After testing a dozen combinations across six countries over three years, here’s the verdict.
Don’t pack:
- A single-port, non-PD adapter. It’s 2026. 5W charging is obsolete.
- A universal adapter without USB ports. You’ll still need a separate charger brick.
- A voltage converter unless you’re bringing a specific high-wattage device. They’re heavy and rarely needed.
What to pack instead (two setups):
Setup A — Minimalist (phone + tablet only): One universal plug adapter with two USB-C PD ports (at least 30W total). The Ceptics World Travel Adapter with Dual USB-C (30W PD) costs $25 and covers 200+ countries. Total weight: 3.2 ounces.
Setup B — Full kit (phone + tablet + laptop): One universal plug adapter (Type A, C, G, I) plus one separate GaN charger with two USB-C PD ports (65W minimum). The OneAdaptr World Trek ($45) plus the Anker 735 GaNPrime 65W ($40) covers every device and every country. Total weight: 7.8 ounces.

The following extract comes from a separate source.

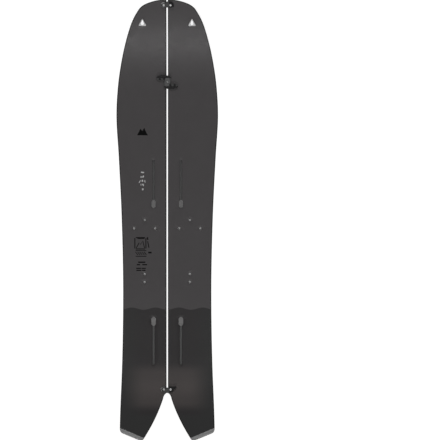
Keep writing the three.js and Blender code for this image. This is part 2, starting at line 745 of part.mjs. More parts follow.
// A group that stands on the top side at y, with its z axis square to the surface there.
function surfaceGroup(y) {
  const group = new THREE.Group();
  const slope = topside(y + 1) - topside(y - 1);
  group.position.set(0, y, topside(y));
  group.rotation.x = Math.atan2(slope, 2);
  group.updateMatrix();
  return group;
}

function clip(prefix, { y, x, flap }, thumb) {
  const group = surfaceGroup(y);
  const post = { radius: POST_RADIUS, low: POST_HEIGHT[0], high: POST_HEIGHT[1] };
  const latchSolid = moved(latch(2 * x, flap, thumb), [x, 0]);
  group.add(
    named(prefix + "_keeper_plate", clipPlate(-1, x), "grey"),
    named(prefix + "_keeper_post", fastener([-x, 0], post), "aluminium"),
    named(prefix + "_latch_plate", clipPlate(1, x), "black"),
    named(prefix + "_latch", latchSolid, "black"),
    named(prefix + "_latch_pivot", fastener([x, 0], PIVOT_HEAD), "aluminium"),
  );
  return group;
}

function hooks() {
  const group = surfaceGroup(HOOK_Y);
  const left = hook();
  group.add(named("hook_left", left, "black"), named("hook_right", turnedHalfWay(left), "black"));
  HOOK_RIVETS.forEach(([x, y], i) => {
    group.add(
      named("hook_rivet_left_" + (i + 1), fastener([x, y], RIVET_HEAD), "black"),
      named("hook_rivet_right_" + (i + 1), fastener([-x, -y], RIVET_HEAD), "black"),
    );
  });
  return group;
}

// The screw holes of the hardware, in the board's frame, on the side given by the sign.
function screwHoles(sign) {
  const placed = (y, centre) => {
    return toSolid(toGeometry(shankHole(centre)), surfaceGroup(y).matrix);
  };
  return [
    placed(NOSE_CLIP.y, [sign * NOSE_CLIP.x, 0]),
    placed(TAIL_CLIP.y, [sign * TAIL_CLIP.x, 0]),
    ...HOOK_RIVETS.map(([x, y]) => placed(HOOK_Y, [-sign * x, -sign * y])),
  ];
}

// Mirrors a solid across the centre line.
function mirrored(solid) {
  const geometry = toGeometry(solid).toNonIndexed();
  const mirror = new THREE.Matrix4().makeScale(-1, 1, 1);
  geometry.applyMatrix4(mirror);
  const position = geometry.getAttribute("position");
  const swapped = new Float32Array(position.array);
  for (let i = 0; i < swapped.length; i += 9) {
    swapped.set(position.array.subarray(i + 3, i + 6), i + 6);
    swapped.set(position.array.subarray(i + 6, i + 9), i + 3);
  }
  geometry.setAttribute("position", new THREE.BufferAttribute(swapped, 3));
  return toSolid(geometry);
}

function board() {
  const group = new THREE.Group();
  const leftHoles = screwHoles(-1).map(mirrored);
  for (const [name, [solid, colour]] of Object.entries(halfLayers(leftHoles))) {
    group.add(named(name + "_left", mirrored(solid), colour));
  }
  for (const [name, [solid, colour]] of Object.entries(halfLayers(screwHoles(1)))) {
    group.add(named(name + "_right", solid, colour));
  }
  group.add(clip("nose", NOSE_CLIP, noseThumb()), clip("tail", TAIL_CLIP, tailThumb()), hooks());
  return group;
}

export default board();
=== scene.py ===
"""Splitboard: the looks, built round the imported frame.

Plans and heights are in millimetres, as the board's drawings are, and every mesh is written in metres.
+Y points to the nose and +Z up. The origin is the middle of the footprint, on the ground.
"""

import math

import bpy
import numpy as np
from mathutils import Matrix, Vector
from mathutils.geometry import delaunay_2d_cdt


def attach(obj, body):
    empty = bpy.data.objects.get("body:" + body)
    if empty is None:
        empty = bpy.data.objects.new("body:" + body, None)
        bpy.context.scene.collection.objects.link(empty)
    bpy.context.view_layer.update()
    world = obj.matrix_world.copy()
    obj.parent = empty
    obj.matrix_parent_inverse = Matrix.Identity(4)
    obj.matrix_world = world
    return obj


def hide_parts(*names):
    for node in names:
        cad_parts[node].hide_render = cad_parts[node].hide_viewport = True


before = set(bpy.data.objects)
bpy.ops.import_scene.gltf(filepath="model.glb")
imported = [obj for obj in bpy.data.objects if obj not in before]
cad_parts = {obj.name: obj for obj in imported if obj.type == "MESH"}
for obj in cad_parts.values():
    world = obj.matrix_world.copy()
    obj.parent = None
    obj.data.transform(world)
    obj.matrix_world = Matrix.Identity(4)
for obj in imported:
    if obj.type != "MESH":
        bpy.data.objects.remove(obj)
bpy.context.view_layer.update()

MM = 0.001

# ---- Driving dimensions, in millimetres ----

NOSE_Y = 740
TAIL_Y = -740
HALF_GAP = 2.4  # from the centre line to each half's inner edge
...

Final verdict: For 90% of travelers, Setup A is sufficient. If you carry a laptop, Setup B is non-negotiable. Do not buy a single universal adapter that claims to do everything — the ones with built-in GaN chargers are either underpowered (18W max) or overpriced ($80+). Separate the plug conversion from the charging electronics. It’s cheaper, more reliable, and easier to replace if one component fails.